Okay usually as a writer I have something to “say” or write about, and this shithole Oak Park, IL is usually the bane of my existence so I write about that. However, do you know what I have been doing the last three days? Cleaning. Dog. Shit. Off my yellow Seychelles heels, I got from DSW four months ago! DOG SHIT!
I know what you are thinking:
Was she drunk as hell and just walked straight into a pile of shit, the lush?
Was she out late at night, dressing provocatively and this is the Universe telling her “don’t be out at night” type of thing?
Was she out late at night, and probably needs glasses because she did see that big pile of steamy shit, the dumb bitch??

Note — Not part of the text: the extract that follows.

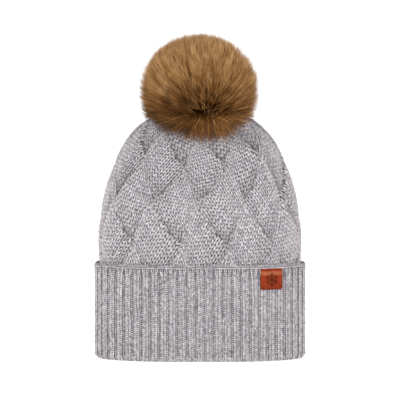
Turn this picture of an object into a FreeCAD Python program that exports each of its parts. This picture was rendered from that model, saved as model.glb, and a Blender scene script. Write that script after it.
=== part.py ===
import FreeCAD, Part
import math
import os

os.makedirs("parts", exist_ok=True)
Vector = FreeCAD.Vector

# A knitted pom pom beanie, standing on its folded rim, lightly puffed out.
# Millimetres, +Z up, the front of the hat faces -Y. The origin is the centre
# of the rim's footprint.

# --- knit -----------------------------------------------------------------
cuff_half_width = 105.75       # outside of the turned-up cuff, along X
cuff_height = 94.5
knit_thickness = 4.5           # one layer of knit
cuff_thickness = 4.85          # the outer, turned-up layer
layer_gap = 0.5                # between the two layers of the cuff
fold_height = 5.0              # height of the U turn at the rim
rim_rounding = 2.5             # how far the fold's foot draws in
section_power = 2.5            # the plan shape is a superellipse of this power
section_points = 32

crown_half_width = 100.4
crown_half_depth = 56.0
crown_taper_start = 125.0      # the crown is straight below this height
crown_top = 249.0
taper_power = 1.6
taper_root = 3.3
top_roundness = 0.23           # how much rounder the plan gets towards the top

dimple_floor = 241.0           # the gathered centre, pulled down by the pom
dimple_radius = 28.0
gather_hole_radius = 5.0

# --- snap fastener, on the vertical axis ----------------------------------
felt_radius = 13.0
felt_thickness = 2.0
felt_top = 235.6
cap_radius = 7.5
cap_thickness = 1.0
cap_post_radius = 1.4
stud_base = 242.4
stud_flange_radius = 6.2
stud_flange_thickness = 0.8
stud_neck_radius = 2.3
stud_head_radius = 2.9
stud_top = 246.4
socket_base = 243.6
socket_radius = 6.4
socket_top = 248.1
socket_bore_radius = 3.2
socket_bore_top = 247.1
socket_rounding = 0.6
eyelet_barrel_radius = 2.2
eyelet_hole_radius = 1.5
eyelet_flange_radius = 6.2
eyelet_flange_thickness = 0.8

# --- pom ------------------------------------------------------------------
pom_centre = 269.5
pom_radius = 58.0
pom_top = 325.5
pom_core_radius = 22.0
backing_thickness = 1.5
backing_foot = 248.4           # flat foot of the core, over the snap
backing_floor = 250.1
fur_clearance = 0.3
thread_ring_radius = 8.0
thread_radius = 0.5

# --- yarns, label and care label ------------------------------------------
gather_ring_radius = 8.5
gather_yarn_radius = 1.0
seam_width = 5.0
seam_thickness = 1.6
label_left = 59.6
label_width = 22.0
label_foot = 71.6
label_height = 20.8
label_thickness = 1.6
stitch_radius = 0.35
stitch_length = 2.4
care_label_left = 6.0
care_label_width = 26.0
care_label_foot = 34.0
care_label_height = 46.0
care_label_thickness = 0.8

skin_gap = 0.3                 # between pieces that lie against each other

UP = Vector(0, 0, 1)


def export(name, shape):
    shape.exportStep("parts/" + name + ".step")
    print(name, "valid", shape.isValid(), "volume", round(shape.Volume, 1))


def section(half_width, half_depth, height):
    """One closed horizontal outline: a superellipse at the given height."""
    points = []
    for index in range(section_points):
        angle = 2 * math.pi * index / section_points
        across = abs(math.cos(angle)) ** (2 / section_power)
        along = abs(math.sin(angle)) ** (2 / section_power)
        x = math.copysign(half_width * across, math.cos(angle))
        y = math.copysign(half_depth * along, math.sin(angle))
        points.append(Vector(x, y, height))
    curve = Part.BSplineCurve()
    curve.interpolate(Points=points, PeriodicFlag=True)
    return Part.Wire([curve.toShape()])


def stack(outlines):
    """A solid through horizontal outlines given as (half width, half depth, height)."""
    return Part.makeLoft([section(*outline) for outline in outlines], True, False)


def straight_tube(inset, low, high):
    """The plan of the crown's straight stretch, drawn in by an inset, as a prism."""
    outline = section(crown_half_width - inset, crown_half_depth - inset, low)
    return Part.Face(outline).extrude(Vector(0, 0, high - low))


def crown_outline(inset, share):
    """Crown outline at a share of the way up its taper, drawn in by an inset."""
    top = crown_top - inset
    height = crown_taper_start + share * (top - crown_taper_start)
    scale = (1 - share ** taper_power) ** (1 / taper_root)
    half_width = (crown_half_width - inset) * scale
    base_ratio = (crown_half_depth - inset) / (crown_half_width - inset)
    half_depth = half_width * (base_ratio + top_roundness * share ** 2)
    return half_width, half_depth, height


def crown_solid(inset, foot):
    """The crown's filled shape, drawn in by an inset, from its foot upwards."""
    shares = (0.0, 0.12, 0.24, 0.36, 0.48, 0.6, 0.71, 0.8, 0.87, 0.925, 0.963, 0.985, 0.995)
    dome = stack([crown_outline(inset, share) for share in shares])
    return dome.fuse(straight_tube(inset, foot, crown_taper_start))


def dimple(extra):
    """The bowl that the pom presses into the crown, enlarged by extra."""
    depth = crown_top - dimple_floor
    radius = (dimple_radius ** 2 + depth ** 2) / (2 * depth)
    return Part.makeSphere(radius + extra, Vector(0, 0, dimple_floor + radius))


def disc(radius, low, high):
    return Part.makeCylinder(radius, high - low, Vector(0, 0, low), UP)


def ring(outer, inner, low, high):
    return disc(outer, low, high).cut(disc(inner, low - 1, high + 1))


def block(low, high):
    return Part.makeBox(high[0] - low[0], high[1] - low[1], high[2] - low[2], Vector(*low))


def make_crown():
    outer = crown_solid(0, cuff_height).cut(dimple(0))
    hollow = crown_solid(knit_thickness, cuff_height - 1).cut(dimple(knit_thickness))
    hole = disc(gather_hole_radius, dimple_floor - 20, crown_top + 5)
    return outer.cut(hollow).cut(hole)


def make_inner_band():
    outer = straight_tube(0, fold_height, cuff_height)
    return outer.cut(straight_tube(knit_thickness, fold_height - 1, cuff_height + 1))


def make_cuff():
    """The turned-up layer and the U turn at its foot, with a flat ring to stand on."""
    grow = layer_gap + cuff_thickness
    wide = crown_half_width + grow
    deep = crown_half_depth + grow
    foot = stack([
        (wide - rim_rounding, deep - rim_rounding, 0.0),
        (wide - 0.6 * rim_rounding, deep - 0.6 * rim_rounding, 0.6),
        (wide - 0.2 * rim_rounding, deep - 0.2 * rim_rounding, 2.0),
        (wide, deep, fold_height),
    ])
    wall = straight_tube(-grow, fold_height, cuff_height)
    room_for_band = straight_tube(-layer_gap, fold_height, cuff_height + 1)
    head_hole = straight_tube(knit_thickness, -1, fold_height + 1)
    return foot.fuse(wall).cut(room_for_band).cut(head_hole)


def make_back_seam():
    """Linked seam that stands proud inside the hat, up the middle of the back."""
    strip = block((-seam_width / 2, 0, fold_height + 1), (seam_width / 2, 80, 225))
    proud = knit_thickness + skin_gap
    outer = crown_solid(proud, fold_height)
    inner = crown_solid(proud + seam_thickness, fold_height - 1)
    return outer.cut(inner).common(strip)


def make_snap_cap():
    base = felt_top - felt_thickness - cap_thickness
    head = disc(cap_radius, base, base + cap_thickness)
    post = disc(cap_post_radius, base, stud_top - 1.2)
    return head.fuse(post)


def make_felt_washer():
    return ring(felt_radius, stud_neck_radius, felt_top - felt_thickness, felt_top)


def make_snap_stud():
    """Flange, waisted neck and ball head, turned about the snap's axis."""
    inner = cap_post_radius + 0.05
    neck_start = stud_base + stud_flange_thickness
    outline = [
        Vector(inner, 0, felt_top + 0.2),
        Vector(stud_neck_radius, 0, felt_top + 0.2),
        Vector(stud_neck_radius, 0, stud_base),
        Vector(stud_flange_radius, 0, stud_base),
        Vector(stud_flange_radius, 0, neck_start),
        Vector(stud_neck_radius, 0, neck_start),
        Vector(stud_neck_radius, 0, stud_top - 2.0),
        Vector(stud_head_radius, 0, stud_top - 1.3),
        Vector(stud_head_radius - 0.5, 0, stud_top),
        Vector(inner, 0, stud_top),
    ]
    return turned(outline)


def turned(outline):
    face = Part.Face(Part.makePolygon(outline + [outline[0]]))
    return face.revolve(Vector(0, 0, 0), UP, 360)


def make_snap_socket():
    """A rounded can with a bore for the stud's head and a hole for the eyelet's barrel."""
    body = disc(socket_radius, socket_base, socket_top)
    rims = [edge for edge in body.Edges if edge.Closed]
    rounded = body.makeFillet(socket_rounding, rims)
    bore = disc(socket_bore_radius, socket_base - 1, socket_bore_top)
    barrel_hole = disc(eyelet_barrel_radius + 0.1, socket_bore_top - 1, socket_top + 1)
    return rounded.cut(bore).cut(barrel_hole)


def make_snap_eyelet():
    flange_top = backing_floor + eyelet_flange_thickness
    flange = disc(eyelet_flange_radius, backing_floor, flange_top)
    barrel = disc(eyelet_barrel_radius, socket_bore_top + 0.2, flange_top)
    return flange.fuse(barrel).cut(disc(eyelet_hole_radius, 200, 300))


def core(radius, floor):
    """A ball about the pom's centre, cut flat at its floor."""
    ball = Part.makeSphere(radius, Vector(0, 0, pom_centre))
    return ball.cut(block((-100, -100, pom_centre - 100), (100, 100, floor)))


def make_pom_backing():
    shell = core(pom_core_radius, backing_foot)
    hollow = core(pom_core_radius - backing_thickness, backing_floor)
    return shell.cut(hollow).cut(disc(eyelet_barrel_radius + 0.1, 200, pom_centre))


def make_pom_stuffing():
    floor = backing_floor + eyelet_flange_thickness + skin_gap
    return core(pom_core_radius - backing_thickness - skin_gap, floor)


def make_pom_thread():
    height = backing_foot - skin_gap - thread_radius + 0.6
    return Part.makeTorus(thread_ring_radius, thread_radius, Vector(0, 0, height), UP)


def make_fur_pile():
    """The ball of fur: a squashed sphere hollowed for the core, open over the snap.

    Its underside is a shallow funnel that clears the crown as the pom tilts."""
    ball = Part.makeSphere(1.0, Vector(0, 0, 0))
    stretch = FreeCAD.Matrix()
    stretch.scale(pom_radius, pom_radius, pom_top - pom_centre)
    ball = ball.transformGeometry(stretch)
    ball.translate(Vector(0, 0, pom_centre))
    under = turned([
        Vector(0, 0, 200),
        Vector(80, 0, 200),
        Vector(80, 0, 236.0),
        Vector(57, 0, 244.0),
        Vector(44, 0, 250.0),
        Vector(30, 0, 253.0),
        Vector(10.5, 0, 251.5),
        Vector(10.5, 0, 255.0),
        Vector(0, 0, 255.0),
    ])
    core_room = Part.makeSphere(pom_core_radius + fur_clearance, Vector(0, 0, pom_centre))
    return ball.cut(under).cut(core_room)


def skin(low_gap, thickness, low, high, front):
    """A thin patch lying on the cuff's outside (front) or on the band's inside."""
    grow = layer_gap + cuff_thickness
    if front:
        outer = straight_tube(-(grow + low_gap + thickness), low[2], high[2])
        inner = straight_tube(-(grow + low_gap), low[2] - 1, high[2] + 1)
    else:
        outer = straight_tube(knit_thickness + low_gap, low[2], high[2])
        inner = straight_tube(knit_thickness + low_gap + thickness, low[2] - 1, high[2] + 1)
    return outer.cut(inner).common(block(low, high))


def make_label():
    low = (label_left, -90, label_foot)
    high = (label_left + label_width, 0, label_foot + label_height)
    return skin(skin_gap, label_thickness, low, high, True)


def cuff_front(x):
    """Y of the cuff's outside at the front, at a given X."""
    half_width = crown_half_width + layer_gap + cuff_thickness
    half_depth = crown_half_depth + layer_gap + cuff_thickness
    share = 1 - (abs(x) / half_width) ** section_power
    return -half_depth * share ** (1 / section_power)


def make_label_stitches():
    """Short tacking stitches behind the label's top and foot that hold it to the knit."""
    stitches = []
    for height in (label_foot + 2, label_foot + label_height - 2):
        for index in range(4):
            x = label_left + label_width * (index + 0.5) / 4
            start = Vector(x, cuff_front(x) - skin_gap / 2, height)
            inward = Vector(-0.25, 1, 0).normalize()
            stitches.append(Part.makeCylinder(stitch_radius, stitch_length, start, inward))
    return Part.makeCompound(stitches)


def make_care_label():
    low = (care_label_left, 0, care_label_foot)
    high = (care_label_left + care_label_width, 90, care_label_foot + care_label_height)
    return skin(2 * skin_gap, care_label_thickness, low, high, False)


def make_care_label_stitches():
    """A row of stitches along the care label's top, on the face towards the head."""
    stitches = []
    top = care_label_foot + care_label_height
    proud = knit_thickness + 2 * skin_gap + care_label_thickness + stitch_radius
    half_width = crown_half_width - proud - 0.1
    half_depth = crown_half_depth - proud - 0.1
    for index in range(6):
        x = care_label_left + care_label_width * (index + 0.5) / 6
        y = half_depth * (1 - (x / half_width) ** section_power) ** (1 / section_power)
        start = Vector(x - stitch_length / 2, y - 0.15, top - 3)
        stitches.append(Part.makeCylinder(stitch_radius, stitch_length, start, Vector(1, 0, 0)))
    return Part.makeCompound(stitches)


def make_gathering_yarn():
    height = dimple_floor + 1.9
    return Part.makeTorus(gather_ring_radius, gather_yarn_radius, Vector(0, 0, height), UP)


pieces = {
    "crown_knit": make_crown,
    "inner_rib_band": make_inner_band,
    "turned_up_cuff": make_cuff,
    "centre_back_seam": make_back_seam,
    "crown_gathering_yarn": make_gathering_yarn,
    "felt_washer": make_felt_washer,
    "snap_cap": make_snap_cap,
    "snap_stud": make_snap_stud,
    "snap_socket": make_snap_socket,
    "snap_eyelet": make_snap_eyelet,
    "pom_backing": make_pom_backing,
    "pom_stuffing": make_pom_stuffing,
    "pom_gathering_thread": make_pom_thread,
    "fur_pile": make_fur_pile,
    "leather_label": make_label,
    "label_stitches": make_label_stitches,
    "care_label": make_care_label,
    "care_label_stitches": make_care_label_stitches,
}
for name, make in pieces.items():
    export(name, make())
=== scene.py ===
# A knitted pom pom beanie round the CAD frame: a cabled crown, a turned-up ribbed cuff, a
# leather label and a fur pom on a snap. Lengths are in millimetres, up to where MM is used.

import math

import bpy
import numpy as np
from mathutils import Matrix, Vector


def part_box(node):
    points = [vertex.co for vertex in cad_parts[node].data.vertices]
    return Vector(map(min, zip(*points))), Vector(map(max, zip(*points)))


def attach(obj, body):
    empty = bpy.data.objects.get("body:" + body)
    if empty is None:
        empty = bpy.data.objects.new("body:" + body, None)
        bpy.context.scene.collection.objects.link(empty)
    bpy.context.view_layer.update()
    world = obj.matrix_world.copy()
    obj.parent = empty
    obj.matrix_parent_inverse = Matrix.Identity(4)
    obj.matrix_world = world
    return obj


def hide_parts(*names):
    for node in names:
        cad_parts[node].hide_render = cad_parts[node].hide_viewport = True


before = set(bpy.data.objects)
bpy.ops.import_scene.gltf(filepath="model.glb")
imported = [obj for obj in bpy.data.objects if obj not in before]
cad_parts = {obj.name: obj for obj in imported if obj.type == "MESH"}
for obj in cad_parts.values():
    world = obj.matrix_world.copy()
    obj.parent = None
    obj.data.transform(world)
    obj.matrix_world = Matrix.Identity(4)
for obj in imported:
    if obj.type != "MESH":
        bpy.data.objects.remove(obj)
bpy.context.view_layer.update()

MM = 0.001

# --- sizes taken from the frame, in millimetres ----------------------------


def box_mm(node):
    """Lowest and highest corner of a CAD node, in millimetres."""
    low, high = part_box(node)
    return np.array(low) / MM, np.array(high) / MM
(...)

The Answer is no to all that shit.
In fact, it was around 5:30 pm-ish when I came home I was just not paying attention. I know that is one of my golden rules when living in Oak Park, IL: do not let your guard down, pay attention. Well, I was on the phone with Sarah and talking about the weekend when I walked into a fresh pile of dog shit on the sidewalk. And obviously, it was a big dog or a human being who decided take a dump on the side of the main sidewalk in front of my building on Harvey. And either the owner did not clean up because they were too fucking lazy, or the latter I was just dealing with a disgusting human being who thought it was funny to take a shit. Right there. In front. Of the building.
If you know the type of shoes I am talking about you will realize I knew immediately I stepped in a fresh pile of shit. You know OPEN TOE heels it was so nasty I had to go immediately to the basement and wash not only my heel off but foot as well. It was so fucking nasty. I cried because I just started to wear these heels out and they complimented a bunch of outfits.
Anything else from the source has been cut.